C’est qu’il y a dans cette rencontre un peu plus que de la connivence intergénérationnelle, davantage que cette complicité musicale parfois teintée d’une touche de paternalisme et qui consiste à reconnaître avec une certaine joie les références partagées au-delà des frontières entre décennies. Bien sûr, il y a quelque chose de touchant à reconnaître, dans les références que transportent les bombinettes power pop d’Elizabeth Stokes et de ses camarades, les jalons intacts de nos propres cheminements lointains. À distance, on imagine les mêmes découvertes et ce qu’elles ont pu susciter d’émerveillements analogues. On serait même prêt à parier que ces anciens étudiants en jazz de l’université d’Auckland sont bien trop cultivés et curieux pour ne pas avoir pratiqué une archéologie virtuelle qui les aurait conduits jusqu’aux vestiges de The Go-Go’s ou de Nikki And The Corvettes. Toutes ces affinités sont réjouissantes mais elles ne lient rien d’essentiel. D’ailleurs, elles étaient déjà flagrantes sur les deux premiers albums de The Beths sans susciter pour autant une telle impression de proximité. Il y a quelque chose de plus profond dans ce qui est évoqué au fil des douze nouvelles chansons et qui comble plus efficacement encore les fossés générationnels.
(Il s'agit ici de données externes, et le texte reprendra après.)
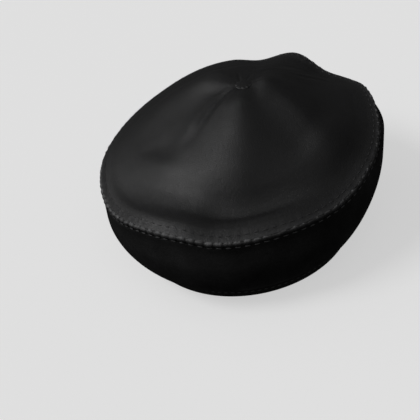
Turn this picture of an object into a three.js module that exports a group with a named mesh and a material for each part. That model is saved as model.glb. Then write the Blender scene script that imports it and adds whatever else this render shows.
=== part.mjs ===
// A leather beret at rest on its head band: a puffed round crown with a button, a rolled welt round its edge,
// a deep bulging underside and a narrow head band. Millimetres, +Z up, +Y towards the back of the hat.
import * as THREE from "three";

// Head band
const bandRadius = 96.5; // outside, for a head of about 59 cm
const bandThickness = 2.4;
const bandHeight = 13;
const bandEdgeRound = 0.6;

// Edge seam: a circle that leans and slouches back over the band
const edgeRadius = 126;
const edgeHeight = 73; // at its centre
const edgeSlouch = { right: 5, back: 26 }; // from the band's centre
const edgeLean = { right: 0.04, back: 0.07 }; // rise per millimetre
const weltRadius = 2.2;

// Button
const buttonOffset = { right: 15, back: 5 }; // from the edge's centre
const buttonRadius = 7.3;
const buttonThickness = 3.2;
const crownHeight = 49; // of the button's seat over the edge

const leatherThickness = 1.6;
const gap = 0.3; // between neighbouring pieces
const turns = 72; // steps round the hat

// The edge's waves, by azimuth from the hat's right towards its back: how far it lifts and stands out
const edgeWaves = [
  { azimuth: 8, lift: 9, out: -3 },
  { azimuth: 25, lift: 1.5, out: 1 },
  { azimuth: 38, lift: 0.5, out: -1 },
  { azimuth: 53, lift: 12.5, out: -1 },
  { azimuth: 71, lift: 3.5, out: -1 },
  { azimuth: 84, lift: 7.5, out: -1 },
  { azimuth: 100, lift: 7, out: -1 },
  { azimuth: 125, lift: 1, out: -1 },
  { azimuth: 150, lift: -2.5, out: -0.5 },
  { azimuth: 170, lift: -3, out: -0.5 },
  { azimuth: 188, lift: -3.5, out: -0.5 },
  { azimuth: 205, lift: -2.5, out: 0 },
  { azimuth: 236, lift: 6.5, out: 0 },
  { azimuth: 256, lift: 1.5, out: 0 },
  { azimuth: 280, lift: 1.5, out: 0 },
  { azimuth: 303, lift: -1, out: 0 },
  { azimuth: 322, lift: 3, out: -0.5 },
  { azimuth: 344, lift: 6, out: -3 },
];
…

Il suffit, pour commencer à le comprendre, d’écouter le premier couplet du morceau-titre. Stokes y évoque crûment et clairement les chocs en retour et les prolongements de la rupture amoureuse :  » And I can close the door on us/But the room still exists/And I know you’re in it. » Elle y résume là la fois la nécessité et l’impossibilité de tous les deuils et cela suffit à résonner.  » Somethings are best left to rot «  entend-on un peu plus loin, sur Best Left. Et il y a là une forme de sagesse et de résignation qui se transpose immédiatement. D’un bout à l’autre, Expert In A Dying Field est donc un grand album d’absences et de ruptures. D’abord parce que, plutôt que de se complaire dans les péripéties convenues du conflit ou de l’abandon, il se concentre presque exclusivement sur toutes ces scènes qui demeurent habituellement hors du champ et qui suivent le générique de fin, sur tout ce qui demeure alors même que le lien est déjà rompu. Ensuite, parce qu’il prouve par l’exemple que, contrairement à ce qu’affirment certains poncifs musicaux, les tristesses majeures se chantent parfois dans le mode du même nom. La tension entre une forme pop souvent très solaire – des mélodies immédiatement séduisantes et des harmonies vocales toujours irréprochables – et les nuances plus ambivalentes des sentiments évoqués crée un contraste qui saisit et captive. On se laisse plaisamment bousculer et emporter par le charme de ces tensions, par ces guitares compressées et superposées qui contribuent, au même titre que le rythme de cavalcade, à restituer une forme d’urgence – Silence Is Golden en est l’illustration sans doute la plus flagrante. Tout en conservant toujours cette fougue communicative, The Beths soigne aussi les nuances et les détails, s’autorisant même quelques moments d’accalmie à mi-parcours – I Want To Listen, joli interlude à la McCartney – pour mieux retourner affronter ensuite le chagrin et les doutes.


Expert In A Dying Field par The Beths est disponible sur le label Carpark.